_Problem to solve_:
Copy each line exactly. Leave nothing out.
──────── Source data
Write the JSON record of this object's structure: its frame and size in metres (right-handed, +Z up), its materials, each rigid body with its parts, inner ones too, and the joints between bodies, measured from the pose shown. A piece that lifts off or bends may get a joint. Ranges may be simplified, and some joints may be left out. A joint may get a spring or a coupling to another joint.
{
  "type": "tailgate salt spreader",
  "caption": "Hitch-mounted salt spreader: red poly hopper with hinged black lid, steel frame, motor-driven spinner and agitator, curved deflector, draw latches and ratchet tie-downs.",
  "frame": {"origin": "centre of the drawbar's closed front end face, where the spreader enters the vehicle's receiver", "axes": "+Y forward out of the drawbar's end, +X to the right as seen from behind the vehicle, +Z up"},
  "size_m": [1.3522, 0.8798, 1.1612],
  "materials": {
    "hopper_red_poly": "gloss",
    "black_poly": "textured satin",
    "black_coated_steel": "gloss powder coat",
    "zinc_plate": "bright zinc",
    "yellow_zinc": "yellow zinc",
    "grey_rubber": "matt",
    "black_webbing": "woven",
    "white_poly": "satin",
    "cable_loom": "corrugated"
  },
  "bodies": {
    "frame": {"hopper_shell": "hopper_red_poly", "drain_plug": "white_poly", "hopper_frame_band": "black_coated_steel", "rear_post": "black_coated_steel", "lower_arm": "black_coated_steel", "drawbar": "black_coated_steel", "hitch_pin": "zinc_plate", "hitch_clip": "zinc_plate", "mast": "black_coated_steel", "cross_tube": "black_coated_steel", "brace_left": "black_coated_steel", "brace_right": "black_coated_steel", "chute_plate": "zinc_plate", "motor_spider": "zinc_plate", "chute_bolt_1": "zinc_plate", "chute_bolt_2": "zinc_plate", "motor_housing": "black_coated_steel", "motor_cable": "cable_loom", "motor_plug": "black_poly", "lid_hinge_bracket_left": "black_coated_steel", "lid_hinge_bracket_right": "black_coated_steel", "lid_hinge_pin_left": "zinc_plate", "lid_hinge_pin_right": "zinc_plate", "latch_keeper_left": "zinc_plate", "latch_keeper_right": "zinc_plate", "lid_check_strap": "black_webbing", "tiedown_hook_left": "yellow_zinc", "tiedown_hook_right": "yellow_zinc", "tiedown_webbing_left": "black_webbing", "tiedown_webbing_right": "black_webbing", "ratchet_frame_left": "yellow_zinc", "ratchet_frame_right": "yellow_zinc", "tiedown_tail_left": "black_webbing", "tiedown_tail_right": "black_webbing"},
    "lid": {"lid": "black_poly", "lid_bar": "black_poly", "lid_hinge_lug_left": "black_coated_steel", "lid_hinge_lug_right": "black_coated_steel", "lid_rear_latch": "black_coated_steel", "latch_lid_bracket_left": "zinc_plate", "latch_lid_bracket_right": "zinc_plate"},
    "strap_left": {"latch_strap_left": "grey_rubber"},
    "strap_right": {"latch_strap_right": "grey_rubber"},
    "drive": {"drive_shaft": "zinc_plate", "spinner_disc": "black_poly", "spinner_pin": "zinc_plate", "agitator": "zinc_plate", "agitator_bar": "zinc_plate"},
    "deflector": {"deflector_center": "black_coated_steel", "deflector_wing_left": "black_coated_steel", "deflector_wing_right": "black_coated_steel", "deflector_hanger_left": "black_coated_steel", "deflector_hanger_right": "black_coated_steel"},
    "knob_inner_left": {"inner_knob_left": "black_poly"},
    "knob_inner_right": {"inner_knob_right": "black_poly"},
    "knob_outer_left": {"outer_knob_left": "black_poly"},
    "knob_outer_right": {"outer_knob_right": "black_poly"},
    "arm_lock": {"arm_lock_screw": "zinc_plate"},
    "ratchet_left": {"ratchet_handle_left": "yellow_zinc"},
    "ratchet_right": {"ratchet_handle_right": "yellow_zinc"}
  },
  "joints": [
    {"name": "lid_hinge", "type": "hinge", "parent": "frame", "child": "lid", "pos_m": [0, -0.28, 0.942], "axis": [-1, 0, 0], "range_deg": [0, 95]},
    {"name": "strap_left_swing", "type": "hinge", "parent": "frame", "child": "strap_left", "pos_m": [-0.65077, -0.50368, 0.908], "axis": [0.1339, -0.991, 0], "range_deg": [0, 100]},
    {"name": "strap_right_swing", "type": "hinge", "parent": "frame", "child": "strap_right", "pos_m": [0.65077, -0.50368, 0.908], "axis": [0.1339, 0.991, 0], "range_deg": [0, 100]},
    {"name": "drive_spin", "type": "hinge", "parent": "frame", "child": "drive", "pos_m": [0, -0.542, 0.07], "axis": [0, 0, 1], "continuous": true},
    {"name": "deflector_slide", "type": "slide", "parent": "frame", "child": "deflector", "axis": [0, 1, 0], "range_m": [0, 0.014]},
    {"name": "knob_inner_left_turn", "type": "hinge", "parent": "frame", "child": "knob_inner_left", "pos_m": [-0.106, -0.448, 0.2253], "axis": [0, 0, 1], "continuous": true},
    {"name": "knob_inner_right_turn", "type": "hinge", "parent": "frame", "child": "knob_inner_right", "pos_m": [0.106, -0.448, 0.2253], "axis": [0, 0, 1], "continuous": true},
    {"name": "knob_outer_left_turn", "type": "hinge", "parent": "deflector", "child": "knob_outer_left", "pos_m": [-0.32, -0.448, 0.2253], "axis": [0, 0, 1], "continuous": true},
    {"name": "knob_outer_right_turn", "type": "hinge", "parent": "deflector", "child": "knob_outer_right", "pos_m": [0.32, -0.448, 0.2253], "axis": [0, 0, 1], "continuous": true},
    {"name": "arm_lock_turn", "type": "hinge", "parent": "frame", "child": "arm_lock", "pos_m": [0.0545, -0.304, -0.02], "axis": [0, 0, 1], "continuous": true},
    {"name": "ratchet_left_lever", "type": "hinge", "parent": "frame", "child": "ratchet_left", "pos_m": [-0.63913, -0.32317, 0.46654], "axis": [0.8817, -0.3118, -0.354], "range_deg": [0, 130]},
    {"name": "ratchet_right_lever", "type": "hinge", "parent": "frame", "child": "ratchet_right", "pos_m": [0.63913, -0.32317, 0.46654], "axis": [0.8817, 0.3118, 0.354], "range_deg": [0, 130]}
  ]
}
────────────────
_Exercise result_:
Write the JSON record of this object's structure: its frame and size in metres (right-handed, +Z up), its materials, each rigid body with its parts, inner ones too, and the joints between bodies, measured from the pose shown. A piece that lifts off or bends may get a joint. Ranges may be simplified, and some joints may be left out. A joint may get a spring or a coupling to another joint.
{
  "type": "tailgate salt spreader",
  "caption": "Hitch-mounted salt spreader: red poly hopper with hinged black lid, steel frame, motor-driven spinner and agitator, curved deflector, draw latches and ratchet tie-downs.",
  "frame": {"origin": "centre of the drawbar's closed front end face, where the spreader enters the vehicle's receiver", "axes": "+Y forward out of the drawbar's end, +X to the right as seen from behind the vehicle, +Z up"},
  "size_m": [1.3522, 0.8798, 1.1612],
  "materials": {
    "hopper_red_poly": "gloss",
    "black_poly": "textured satin",
    "black_coated_steel": "gloss powder coat",
    "zinc_plate": "bright zinc",
    "yellow_zinc": "yellow zinc",
    "grey_rubber": "matt",
    "black_webbing": "woven",
    "white_poly": "satin",
    "cable_loom": "corrugated"
  },
  "bodies": {
    "frame": {"hopper_shell": "hopper_red_poly", "drain_plug": "white_poly", "hopper_frame_band": "black_coated_steel", "rear_post": "black_coated_steel", "lower_arm": "black_coated_steel", "drawbar": "black_coated_steel", "hitch_pin": "zinc_plate", "hitch_clip": "zinc_plate", "mast": "black_coated_steel", "cross_tube": "black_coated_steel", "brace_left": "black_coated_steel", "brace_right": "black_coated_steel", "chute_plate": "zinc_plate", "motor_spider": "zinc_plate", "chute_bolt_1": "zinc_plate", "chute_bolt_2": "zinc_plate", "motor_housing": "black_coated_steel", "motor_cable": "cable_loom", "motor_plug": "black_poly", "lid_hinge_bracket_left": "black_coated_steel", "lid_hinge_bracket_right": "black_coated_steel", "lid_hinge_pin_left": "zinc_plate", "lid_hinge_pin_right": "zinc_plate", "latch_keeper_left": "zinc_plate", "latch_keeper_right": "zinc_plate", "lid_check_strap": "black_webbing", "tiedown_hook_left": "yellow_zinc", "tiedown_hook_right": "yellow_zinc", "tiedown_webbing_left": "black_webbing", "tiedown_webbing_right": "black_webbing", "ratchet_frame_left": "yellow_zinc", "ratchet_frame_right": "yellow_zinc", "tiedown_tail_left": "black_webbing", "tiedown_tail_right": "black_webbing"},
    "lid": {"lid": "black_poly", "lid_bar": "black_poly", "lid_hinge_lug_left": "black_coated_steel", "lid_hinge_lug_right": "black_coated_steel", "lid_rear_latch": "black_coated_steel", "latch_lid_bracket_left": "zinc_plate", "latch_lid_bracket_right": "zinc_plate"},
    "strap_left": {"latch_strap_left": "grey_rubber"},
    "strap_right": {"latch_strap_right": "grey_rubber"},
    "drive": {"drive_shaft": "zinc_plate", "spinner_disc": "black_poly", "spinner_pin": "zinc_plate", "agitator": "zinc_plate", "agitator_bar": "zinc_plate"},
    "deflector": {"deflector_center": "black_coated_steel", "deflector_wing_left": "black_coated_steel", "deflector_wing_right": "black_coated_steel", "deflector_hanger_left": "black_coated_steel", "deflector_hanger_right": "black_coated_steel"},
    "knob_inner_left": {"inner_knob_left": "black_poly"},
    "knob_inner_right": {"inner_knob_right": "black_poly"},
    "knob_outer_left": {"outer_knob_left": "black_poly"},
    "knob_outer_right": {"outer_knob_right": "black_poly"},
    "arm_lock": {"arm_lock_screw": "zinc_plate"},
    "ratchet_left": {"ratchet_handle_left": "yellow_zinc"},
    "ratchet_right": {"ratchet_handle_right": "yellow_zinc"}
  },
  "joints": [
    {"name": "lid_hinge", "type": "hinge", "parent": "frame", "child": "lid", "pos_m": [0, -0.28, 0.942], "axis": [-1, 0, 0], "range_deg": [0, 95]},
    {"name": "strap_left_swing", "type": "hinge", "parent": "frame", "child": "strap_left", "pos_m": [-0.65077, -0.50368, 0.908], "axis": [0.1339, -0.991, 0], "range_deg": [0, 100]},
    {"name": "strap_right_swing", "type": "hinge", "parent": "frame", "child": "strap_right", "pos_m": [0.65077, -0.50368, 0.908], "axis": [0.1339, 0.991, 0], "range_deg": [0, 100]},
    {"name": "drive_spin", "type": "hinge", "parent": "frame", "child": "drive", "pos_m": [0, -0.542, 0.07], "axis": [0, 0, 1], "continuous": true},
    {"name": "deflector_slide", "type": "slide", "parent": "frame", "child": "deflector", "axis": [0, 1, 0], "range_m": [0, 0.014]},
    {"name": "knob_inner_left_turn", "type": "hinge", "parent": "frame", "child": "knob_inner_left", "pos_m": [-0.106, -0.448, 0.2253], "axis": [0, 0, 1], "continuous": true},
    {"name": "knob_inner_right_turn", "type": "hinge", "parent": "frame", "child": "knob_inner_right", "pos_m": [0.106, -0.448, 0.2253], "axis": [0, 0, 1], "continuous": true},
    {"name": "knob_outer_left_turn", "type": "hinge", "parent": "deflector", "child": "knob_outer_left", "pos_m": [-0.32, -0.448, 0.2253], "axis": [0, 0, 1], "continuous": true},
    {"name": "knob_outer_right_turn", "type": "hinge", "parent": "deflector", "child": "knob_outer_right", "pos_m": [0.32, -0.448, 0.2253], "axis": [0, 0, 1], "continuous": true},
    {"name": "arm_lock_turn", "type": "hinge", "parent": "frame", "child": "arm_lock", "pos_m": [0.0545, -0.304, -0.02], "axis": [0, 0, 1], "continuous": true},
    {"name": "ratchet_left_lever", "type": "hinge", "parent": "frame", "child": "ratchet_left", "pos_m": [-0.63913, -0.32317, 0.46654], "axis": [0.8817, -0.3118, -0.354], "range_deg": [0, 130]},
    {"name": "ratchet_right_lever", "type": "hinge", "parent": "frame", "child": "ratchet_right", "pos_m": [0.63913, -0.32317, 0.46654], "axis": [0.8817, 0.3118, 0.354], "range_deg": [0, 130]}
  ]
}